Below are my personal thoughts on some of the key questions or information an IT incident manager needs to collect and assess when investigating a critical system outage.
Description & Detail:
- Provide a high-level description that states the issue.
- Provide a detailed description of what happened, what went wrong or what failed.
- Who first identified the incident and how was it reported?
Incident Time Table:
- When did the incident begin?
- When was the incident reported?
- When was the incident resolved (service restored)?
Impact Analysis:
- Which systems were impacted?
- Which business areas were impacted by the failure?
- What were the business areas unable to get to, what did they not receive or which business function was unable to be performed due to failure?
- How many external customers were impacted by the failure?
- What were the external customers unable to get to, what didn’t they receive or which service was unavailable due to failure?
- What is the current and potential financial risk or impact to the organization?
Ownership & Resources:
- Who (individual) was the owner of the incident (service restored)?
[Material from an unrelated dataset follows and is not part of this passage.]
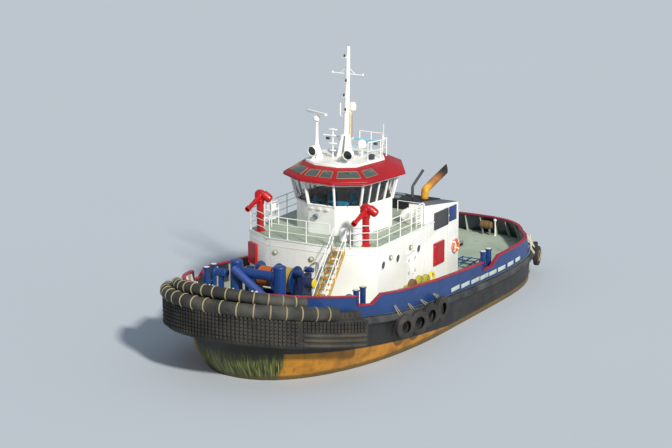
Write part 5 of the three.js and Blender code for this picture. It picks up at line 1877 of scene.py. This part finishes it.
@dataclass
class BoatDeckGear:
    """Casings, exhausts, monitors, canisters, lockers and racks on the boat deck, and the rolled hoses."""

    monitor_x: float = 4.29
    monitor_y: float = 2.96
    droop: float = 18.0
    exhaust_x: float = -3.75
    exhaust_y: float = 2.0
    thin_y: float = 1.29
    exhaust_end: float = -6.20
    hoses_y: float = 4.66
    hoses_z: float = 2.62

    def casings(self) -> None:
        """Dresses the casings and adds the lids on the middle one."""
        for side in Side:
            skin(f"casing_{side.word}", f"casing_{side.word}_plating", CASING_TOP, 0.015)
        skin("casing_middle", "casing_middle_plating", BLACK, 0.02)
        lids = [block((-4.25, -0.75, 5.69), (-3.95, 0.75, 5.75), 0.01)]
        lids += [block((-3.55, y - 0.2, 5.69), (-3.2, y + 0.2, 5.78), 0.02) for y in (-0.55, 0.0, 0.55)]
        place("casing_lids", GREY, lids)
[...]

- What groups were involved in incident resolution (service restored)?
Incident Resolution:
- What steps were performed to restore functionality, provide deliverables, or restore access?
Proactive Problem Management:
- What additional follow up items have been identified?
- What groups need to be involved to accomplish the follow-up items?
- What is being done to make sure this incident does not occur again?
- What would be done differently or what lessons were learned during incident resolution?
- What else should be included as a focus area for ensuring high availability for the service?